Sunday, 18 March 2012

More from my journal 15th July 2011

Marwan, who works for the Palestinian Authority takes me out to his workplace, as it is Friday, the day of rest here and my day off from teaching. He has a house in the Jenin camp but works in Farah, a small town about twenty kilometres south, half way between Jenin and Nablus. Farah, as well as well as having a large administrative complex, is the also the home of another refugee camp, a bit smaller than Jenin's, maybe of about 8,000 people.

We drive in silence along a dusty road bare hills on either side. Suddenly he tells me. 'You know two years ago I could not have used this road. Over there (he points to a ruined cluster of buildings on a hill on the other side ofa valley to our right), there was an Israeli military base.

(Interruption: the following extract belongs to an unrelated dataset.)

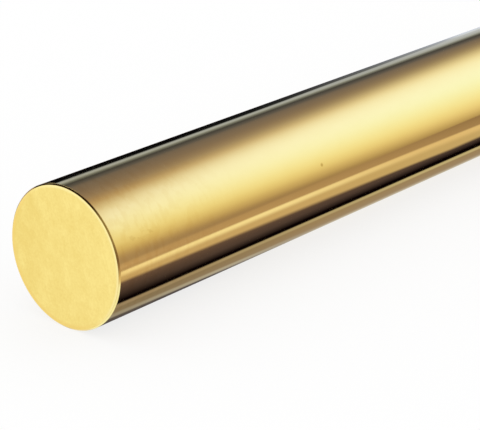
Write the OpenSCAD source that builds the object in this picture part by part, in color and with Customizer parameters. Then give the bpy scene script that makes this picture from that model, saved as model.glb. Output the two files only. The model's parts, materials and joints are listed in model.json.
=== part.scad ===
// Brass round bar: one solid length of drawn stock, cut square at both ends and lying on its side.
// X runs along the bar, Z is up, and the origin is on the ground under the middle of the bar.

/* [Bar] */
// Diameter of the drawn bar
bar_d = 50; // [10:1:100]
// Length from one cut face to the other
bar_len = 1000; // [200:50:3000]

/* [Cut ends] */
// How far the chamfer that breaks the sharp edge runs along the bar
chamfer_len = 0.5; // [0.1:0.1:2]
// Slope of that chamfer, measured from the bar's side
chamfer_angle = 45; // [30:5:60]

/* [Hidden] */

// Flats in a drawn circle
round_sides = 180;
brass = [0.86, 0.69, 0.35];

bar_r = bar_d / 2;
chamfer_depth = chamfer_len * tan(chamfer_angle);
cut_face_r = bar_r - chamfer_depth;
side_len = bar_len - 2 * chamfer_len;

// Half of the lengthwise section: radius across, length upwards, centred on the middle of the bar
module half_section() {
    polygon([
        [0, -bar_len / 2],
        [cut_face_r, -bar_len / 2],
        [bar_r, -side_len / 2],
        [bar_r, side_len / 2],
        [cut_face_r, bar_len / 2],
        [0, bar_len / 2]
    ]);
}

// The section turned about its centre line, laid down along X and rested on the ground
module round_bar() {
    color(brass)
        translate([0, 0, bar_r])
            rotate([0, 90, 0])
                rotate_extrude($fn = round_sides)
                    half_section();
}

round_bar();
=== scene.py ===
# %% [markdown]
# # A brass round bar
# One solid piece of round brass stock, one metre long and fifty millimetres thick, lying on its side.
# Its side is polished like a mirror and its two cut ends are satin. Polished metal has hardly any look
# of its own, so half of this lesson is the metal and the other half is the little studio it reflects.

# %% Load the measured bar
import json
import math

import bmesh
import bpy
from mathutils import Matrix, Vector


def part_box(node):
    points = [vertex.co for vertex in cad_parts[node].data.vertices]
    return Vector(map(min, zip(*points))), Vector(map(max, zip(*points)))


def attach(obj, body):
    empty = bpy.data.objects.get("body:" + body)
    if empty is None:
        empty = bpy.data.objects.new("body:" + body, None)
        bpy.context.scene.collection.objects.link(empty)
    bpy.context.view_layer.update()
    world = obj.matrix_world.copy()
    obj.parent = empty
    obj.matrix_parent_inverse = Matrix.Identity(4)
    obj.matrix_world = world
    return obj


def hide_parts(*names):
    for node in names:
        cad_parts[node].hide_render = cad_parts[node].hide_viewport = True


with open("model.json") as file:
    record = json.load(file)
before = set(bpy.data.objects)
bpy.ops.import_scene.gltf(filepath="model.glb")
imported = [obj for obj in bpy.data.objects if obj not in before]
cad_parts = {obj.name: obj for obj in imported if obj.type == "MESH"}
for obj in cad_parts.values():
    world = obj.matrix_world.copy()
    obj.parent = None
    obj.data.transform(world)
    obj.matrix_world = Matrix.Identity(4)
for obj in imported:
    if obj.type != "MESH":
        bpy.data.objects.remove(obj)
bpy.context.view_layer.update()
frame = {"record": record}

# %% [markdown]
# ## Sizes
# Nothing is guessed twice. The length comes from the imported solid. The radius and the straight length
# between the chamfers come from the mount along the side, because the solid's facets are a hair
# smaller than the true circle.

# %% Read the bar's sizes
MM = 0.001
low_corner, high_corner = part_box("round_bar")
bar_length = high_corner.x - low_corner.x
side_mount = next(m for m in frame["record"]["mounts"] if m["name"] == "side")["dims"]
bar_radius = side_mount["r_mm"] * MM
chamfer = (bar_length - side_mount["length_mm"] * MM) / 2
half_length = bar_length / 2
print("length", bar_length, "radius", bar_radius, "chamfer", round(chamfer, 6))

# %% [markdown]
# ## Camera
# The bar was photographed from the left front, a little above, with a long lens. Its near end fills the
# lower left and the rest runs out of the picture at the right. The camera goes in first, because
# every reflection below is judged through it.

# %% Place the camera
camera_place = (-0.87886, -0.39877, 0.24998)
camera_drop = 21.005
camera_turn = 49.485
lens_mm = 136.92
sensor_mm = 36
bpy.ops.object.select_all(action="DESELECT")
bpy.ops.object.camera_add(location=camera_place)
camera = bpy.context.object
camera.name = "long_lens_camera"
camera.rotation_euler = (math.radians(90 - camera_drop), 0, math.radians(-camera_turn))
camera.data.sensor_width = sensor_mm
camera.data.lens = lens_mm
camera.data.clip_start = 10 * MM
bpy.context.scene.camera = camera
print("camera at", camera_place, "looking down", camera_drop, "degrees")

# %% [markdown]
# ## Selecting by place
# In edit mode every operator works on what is selected. A modeller clicks on an edge loop; a script has
# to say where it is. This helper first clears the selection, then picks the edges or faces whose
# middle passes a test. The two small functions below it are what most tests ask: how far a point is
# from the bar's centre line, and whether two lengths agree to a hundredth of a millimetre.

# %% A helper that selects by place
def select_where(piece, kind, belongs):
    bpy.ops.mesh.select_mode(type=kind)
    bpy.ops.mesh.select_all(action="DESELECT")
    shape = bmesh.from_edit_mesh(piece.data)
    parts = shape.edges if kind == "EDGE" else shape.faces
    count = 0
    for part in parts:
        middle = sum((corner.co for corner in part.verts), Vector()) / len(part.verts)
        chosen = belongs(middle)
        part.select_set(chosen)
        count += chosen
    bmesh.update_edit_mesh(piece.data)
    return count


def from_centre_line(point):
    return math.hypot(point.y, point.z - bar_radius)


def near(value, target):
    return abs(value - target) < 0.01 * MM


print("selecting by place is ready")

# %% [markdown]
# ## The bar itself
# Bar stock is drawn through a die, so its side is a true cylinder, and then it is sawn and faced. A
# cylinder is the right start, but a real end is not a razor edge: it has a small chamfer, the corners
# of that chamfer are slightly rounded, and the cut face rolls off a few hundredths of a millimetre
# towards its rim where the polisher touched it. The cylinder starts shorter by that roll-off and the
# insets bring it back to full length. It has enough sides for its outline to look round up close.

# %% Add the cylinder
side_count = 256
rim_steps = [(0.5 * MM, 0.03 * MM), (0.6 * MM, 0.02 * MM), (0.9 * MM, 0.01 * MM)]
roll_off = sum(depth for width, depth in rim_steps)
start_half = half_length - roll_off
bpy.ops.object.select_all(action="DESELECT")
bpy.ops.mesh.primitive_cylinder_add(
    vertices=side_count, radius=bar_radius, depth=2 * start_half,
    location=(0, 0, bar_radius), rotation=(0, math.radians(90), 0))
bar = bpy.context.object
bar.name = "polished_bar"
bpy.ops.object.transform_apply(location=True, rotation=True, scale=True)
print("started with", len(bar.data.polygons), "faces")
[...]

If any car or other vehicle went along this road they would automatically shoot at it. It was very dangerous then.

We arrive at Farah. Marwan shows me his office, which is full of medals and certificates, and a picture of him shaking the hand of Mahmoud Abbas, the Palestinian president. After that, I have a bit of free time to wander about the refugee camp. Some of the walls are covered with fresh pictures of the young man, Shahid (martyr), who has just been shot dead the day before by Israeli soldiers following "procedures". I have already written about this. I wander into a back street, and a woman with a baby allows me to photograph her.

Marwan's office is part of a large administrative complex. There are other offices to do with the Palestinian Authority. The buildings have an interesting history. They were put up by the British in the 1930's when they ruled Palestine. Then the Israelis used them as a detention centre for Palestinians in the seventies and eighties. Now the Palestinian Authority has them. There is a large abandoned football stadium outside, covered with weeds. Marwan says that they hope to return it to its original use.

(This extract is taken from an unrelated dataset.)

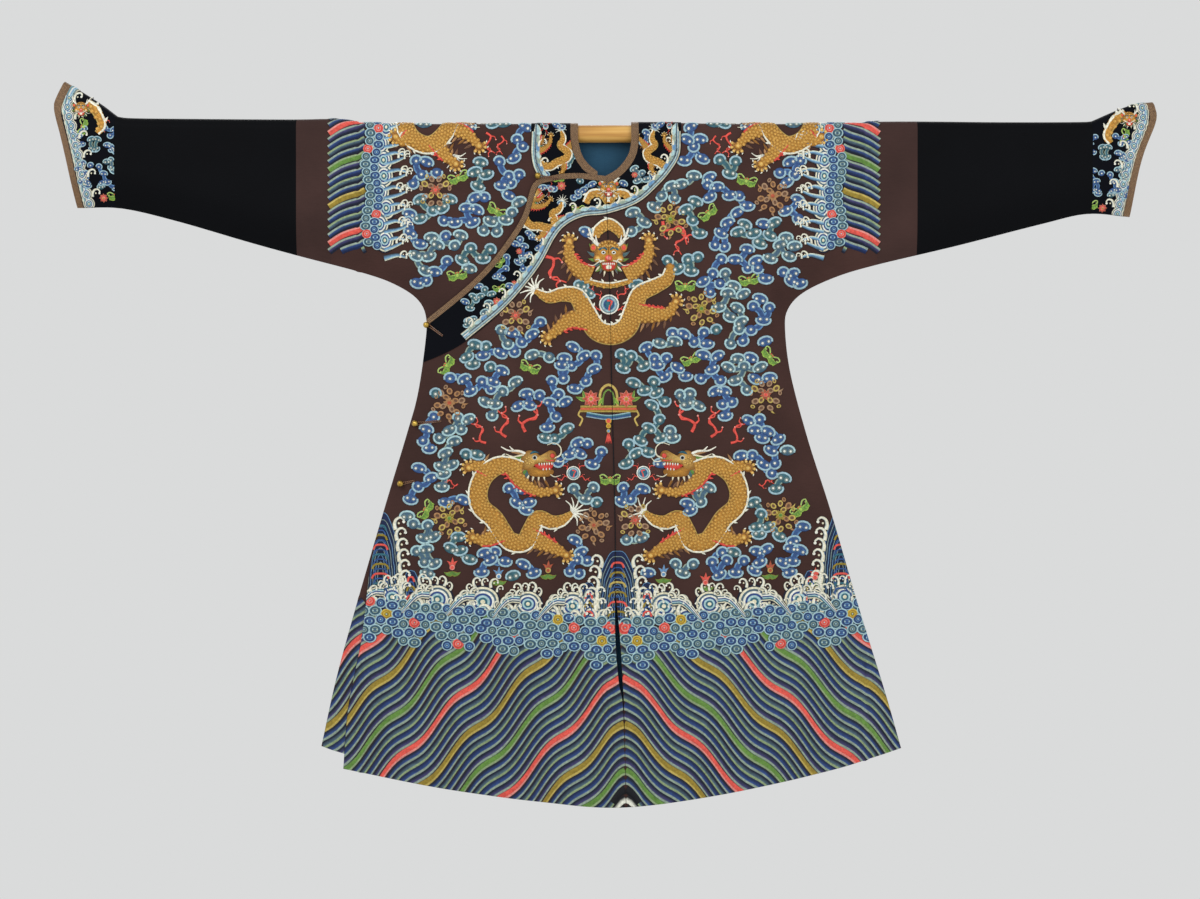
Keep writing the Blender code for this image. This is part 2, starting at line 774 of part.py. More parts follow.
def cloth_height(x, trim):
    """The top of the overlap at x, with any trim on it."""
    cloth = float(outer_lift(np.array([float(x)]))[0]) + WALL
    return cloth + SEAM + trim if trim else cloth


def make_button(name, x, z, trim):
    """A brass ball on a short shank, standing on the cloth."""
    height = cloth_height(x, trim)
    foot = on_front([(x, z)], height + SEAM)[0]
    tip = on_front([(x, z)], height + BALL_ABOVE)[0]
    profile = [(0.0, 0.0), (SHANK_RADIUS, 0.0), (SHANK_RADIUS, SHANK_HEIGHT)]
    centre = SHANK_HEIGHT + BALL_RADIUS - BALL_SUNK
    for k in range(1, BALL_RINGS):
        turn = math.radians(-75.0 + 165.0 * k / BALL_RINGS)
        profile.append((BALL_RADIUS * math.cos(turn), centre + BALL_RADIUS * math.sin(turn)))
    profile.append((0.0, centre + BALL_RADIUS))
    bm = bmesh.new()
    line = [bm.verts.new((r * MM, 0.0, h * MM)) for r, h in profile]
    edges = [bm.edges.new(pair) for pair in zip(line[:-1], line[1:])]
    bmesh.ops.spin(
        bm,
        geom=line + edges,
        axis=(0, 0, 1),
        cent=(0, 0, 0),
        steps=BALL_SIDES,
        angle=math.tau,
        use_merge=True,
    )
    bmesh.ops.remove_doubles(bm, verts=bm.verts, dist=1e-6)
    bmesh.ops.recalc_face_normals(bm, faces=bm.faces)
    data = bpy.data.meshes.new(name)
    bm.to_mesh(data)
    bm.free()
    data.shade_smooth()
    made = add(name, data, "brass")
    made.rotation_mode = "QUATERNION"
    made.rotation_quaternion = (Vector(tip) - Vector(foot)).to_track_quat("Z", "Y")
    made.location = foot


def make_cord(name, points):
    """A round cord that runs through the points and closes on itself."""
    data = bpy.data.curves.new(name, "CURVE")
    data.dimensions = "3D"
    data.bevel_depth = CORD_RADIUS * MM
    data.bevel_resolution = 1
    spline = data.splines.new("POLY")
    spline.points.add(len(points) - 1)
    for target, point in zip(spline.points, points):
        target.co = (*point, 1.0)
    spline.use_cyclic_u = True
    add(name, data, "brown_cord")


def make_loop(name, x, z, end_x, end_z, trim):
    """A doubled cord that goes round a button's shank and lies on the overlap."""
    along = np.array([end_x - x, end_z - z], float)
    length = np.linalg.norm(along)
    along /= length
    across = np.array([-along[1], along[0]])
    turn_radius = SHANK_RADIUS + CORD_RADIUS + STRAND_CLEAR
    rows = []
    for k in range(7):
        turn = math.radians(100.0 + 160.0 * k / 6)
        rows.append(turn_radius * (math.cos(turn) * along + math.sin(turn) * across))
    for share in (0.35, 0.65, 1.0):
        rows.append(along * length * share - across * STRAND_GAP / 2)
    for share in (1.0, 0.65, 0.35):
        rows.append(along * length * share + across * STRAND_GAP / 2)
    rows = [(x + p[0], z + p[1]) for p in rows]
    height = cloth_height(x, trim) + SEAM + CORD_RADIUS
    make_cord(name, on_front(rows, height))


def make_fastenings():
    """The ball buttons with their cord loops."""
    for name, (x, z, end_x, end_z, trim) in BUTTONS.items():
        make_button(f"button_{name}", x, z, trim)
        make_loop(f"loop_{name}", x, z, end_x, end_z, trim)


def main():
    for old in list(bpy.data.objects):
        bpy.data.objects.remove(old)
    front, back = make_sheets()
    make_rod()
    make_front(front)
    make_back(back)
    make_fastenings()


main()
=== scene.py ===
"""The looks of a Chinese dragon robe that hangs flat on a wooden rod.

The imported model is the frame. Every cloth piece is a thin shell on its solid's own surface, which
the functions below work out from the same named sizes, with finer creases. The embroidery is raised
work in silk and gold: each motif is drawn in the front view's millimetres and laid on the cloth.
"""

import math

import bpy
import numpy as np
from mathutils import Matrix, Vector
from mathutils.geometry import delaunay_2d_cdt


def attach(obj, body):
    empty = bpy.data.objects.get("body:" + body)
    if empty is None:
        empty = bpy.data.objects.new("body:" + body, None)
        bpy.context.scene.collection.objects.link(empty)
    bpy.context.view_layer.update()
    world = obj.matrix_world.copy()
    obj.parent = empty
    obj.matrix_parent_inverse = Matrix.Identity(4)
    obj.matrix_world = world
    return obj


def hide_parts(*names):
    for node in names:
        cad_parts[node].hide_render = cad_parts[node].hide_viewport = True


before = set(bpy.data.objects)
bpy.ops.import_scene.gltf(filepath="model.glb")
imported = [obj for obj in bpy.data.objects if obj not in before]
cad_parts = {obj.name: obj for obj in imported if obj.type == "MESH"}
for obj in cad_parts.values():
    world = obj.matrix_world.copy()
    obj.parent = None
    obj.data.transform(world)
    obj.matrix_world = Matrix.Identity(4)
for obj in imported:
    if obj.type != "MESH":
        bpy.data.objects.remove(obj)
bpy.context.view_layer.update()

MM = 0.001

# Rod and cloth, in millimetres
ROD_RADIUS = 17.5
WALL = 2.0
BAND_WALL = 1.2
BINDING_WALL = 2.6
SEAM = 0.3
NECK_BINDING = 15.0
FLAP_BINDING = 11.0
CUFF_BINDING = 14.0
FOLD_GAP = 0.1
# How many points are measured against a line at once
CHUNK = 20000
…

At the moment, because it is summer and the school year has finished, the complex is housing a series of residential summer camps for teenagers from all over the West Bank. There is one going on today. It is for young men and women who have lost a family member, father brother sister, as a result of the conflict. We meet some of the teenagers and the teachers. They stay there for a week, they have sports events, English classes, painting, even a resident poet. I talk to the poet, and I almost start to cry when he tells me what they are doing. They are making drawings and writing letters to their dead loved ones and posting them on the walls. I talk to a young woman called Miriam, who is spirited, teases me when I momentarily forget her name.

Later we go into a gym where a group of kids are receiving medals for gymnastics and other sports. Marwan wants me to give out the medals. 'What is congratulations in Arabic?', I whisper. 'MaBruk', he says. Like the Hebrew word, Baruch - blessed. So I place the medals which are tied to coloured ribbons around the necks of the athletes. MaBruk, MaBruk.